Kursa bag
Sumer, where the annunaki god (meaning “princely offspring” or “offspring of Anu”, they take their name from the old sky god An/Anu) in one hand carries a purse-size bucket or “hunting bags” of holy water, also known as Kursa, and in the other dabs the air with a fruit that looks like a pine cone (representation of the pineal gland, the spiritual gateway of the human body).
The word structure of Sumerian is more complete than the word structure of the language of pre-Sumerian Ubaid writing (kush, kus ‘skin, leather’ : Hittite kursa-; guza, Old Sumerian *kusa: Semitic *kursiy). All the Anunaki have wings. All are wearing bracelets with a disc. All are carrying a pouch with handle in one hand, and thrusting a pine cone forward with the other.
The third picture is from Dagon or Dagan (Ugaritic: Dgn, Dagnu, or Daganu; Akkadian: Dagana), who was originally an East Semitic Mesopotamian (Akkadian, Assyrian, Babylonian) fertility god who evolved into a major Northwest Semitic god, reportedly of grain (as symbol of fertility) and fish and/or fishing (as symbol of multiplying).
The Kursa and the Golden Fleece
Quetzalcoatl
One of the earliest depictions of Quetzalcoatl, as “The Feathered Serpent,” from the ancient Olmec site of La Venta. The deity as a full fledged concept is plainly pronounced with the depiction of a crest of feathers atop the serpents head, which itself has been endorsed with the beak of a bird to indicate the transformed status of the zoological phenomenon that bridges the opposites of the higher, and the lower worlds as a indication of the precipitation and floral bounty found throughout the rainforests.
The human being at the center of the stela does not necessarily itself have to represent Quetzalcoatl as the human archetype found in later representations throughout ancient Mesoamerica, however it could very well be just that, implying that the figure is beginning a trip into the underworld via the path of the Feathered Dragon.
Ancient Mesoamericans and Egyptians who had never met and lived centuries and thousands of miles apart both worshiped feathered-serpent deities. Wadjet, the winged serpent of Egypt, protected the Pharoahs and controlled the waters of the nile. Like the Mexican version, the Egyptian Feathered Serpent was sometimes depicted with red body, blue head, and green feathers.

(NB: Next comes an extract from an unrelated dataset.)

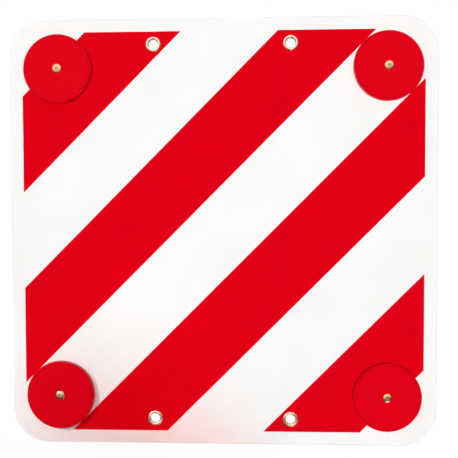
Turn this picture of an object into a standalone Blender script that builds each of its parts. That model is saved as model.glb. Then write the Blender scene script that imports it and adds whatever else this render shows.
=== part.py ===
"""Overhanging load sign: the striped square plate that marks a load reaching out behind a vehicle.

An aluminium sheet carries a white reflective film and, on it, red fields at 45 degrees. Four round red
reflectors are held near its corners by blind rivets, and four brass eyelets take the cords or hooks that
tie the sign to the load. The sign lies on its back, face up, on the closed ends of its rivets. The origin
is on the ground below the middle of the sheet. Lengths are in metres, +X is the sign's right, +Y its top
edge and +Z the way it faces.
"""

import itertools
import math

import bmesh
import bpy
from mathutils import Vector

# Sheet, film and print. The white corner is measured along the falling diagonal, from the printed square's
# corner to the outer red stripe, and the red stripes are counted on one side of the rising diagonal
SIDE = 0.500
CORNER_RADIUS = 0.042
PLATE_THICKNESS = 0.0010
FILM_THICKNESS = 0.00025
RED_THICKNESS = 0.00010
PRINT_MARGIN = 0.015
WHITE_CORNER = 0.0523
RED_STRIPES = 2

# Room between pieces: under a glued layer, under what rests or is clamped, and round what is pushed in
GLUE = 0.00005
SEAT = 0.00010
ROOM = 0.00020

# Eyelets, in pairs along the top and bottom edges, placed by the stripes: the second distance is from the
# inner edge of the outer red stripe to the middle of the eyelet that it carries
EYELET_FROM_EDGE = 0.030
EYELET_IN_STRIPE = 0.0121
EYELET_BORE = 0.0110
EYELET_WALL = 0.00040
BEAD_WIDTH = 0.0034
BEAD_HEIGHT = 0.0015
CURL_WIDTH = 0.0021
CURL_HEIGHT = 0.0009
WASHER_THICKNESS = 0.00055
WASHER_STEP = 0.00025
WASHER_LAND = 0.0014

# Reflectors, one near each corner
REFLECTOR_DIAMETER = 0.080
REFLECTOR_FROM_EDGE = 0.058
LENS_FRONT = 0.0022
LENS_RIM_RADIUS = 0.0014
LENS_SKIRT = 0.0017
LENS_HUB_DIAMETER = 0.0110
PRISM_SIDE = 0.0065
PRISM_CLEARANCE = 0.0006
BASE_THICKNESS = 0.0015
BASE_RIM_HEIGHT = 0.0012
BASE_RIM_WIDTH = 0.0012
BASE_ROOM = 0.0003

# Blind rivets, already pulled
RIVET_DIAMETER = 0.0048
RIVET_HEAD_DIAMETER = 0.0105
RIVET_HEAD_EDGE = 0.0004
RIVET_HEAD_HEIGHT = 0.0016
RIVET_DIMPLE_DIAMETER = 0.0034
BULB_DIAMETER = 0.0074
BULB_LENGTH = 0.0038
BULB_ARC = math.radians(70)
MANDREL_DIAMETER = 0.0026
MANDREL_SUNK = 0.0006
MANDREL_HEAD_DIAMETER = 0.0044
MANDREL_HEAD_LENGTH = 0.0011
MANDREL_CHAMFER = 0.0005

# Facets: round the axis of each kind of piece, and along the arcs of their sections
CORNER_STEPS = 10
EYELET_STEPS = 20
BEAD_STEPS = 5
CURL_STEPS = 3
INSIDE_STEPS = 2
LENS_STEPS = 40
RIM_STEPS = 3
BASE_STEPS = 32
RIVET_STEPS = 16
DOME_STEPS = 4
BULB_STEPS = 3
MANDREL_STEPS = 12
SHARP_ANGLE = math.radians(40)
NEAR = 1e-6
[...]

The mythological figure of the feathered or plumed serpent is depicted throughout North, Middle, and South America as early as Olmec times (1400 B.C.) The Maya knew him as Kukulkán; the Quiché as Gucumatz; the Inca as Urcaguey. In the Popol Vuh of the Quiché Maya, Gucumatz is “the Creator, the Maker”. The Toltecs portrayed the plumed serpent as Quetzalcóatl, the rival of Tezcatlipoca, both at Tulá (north of Teotihuacán) and at Chichén Itzá, in northern Yucatán—the Aztecs later at Tenochtitlán and other places in the Aztec Empire.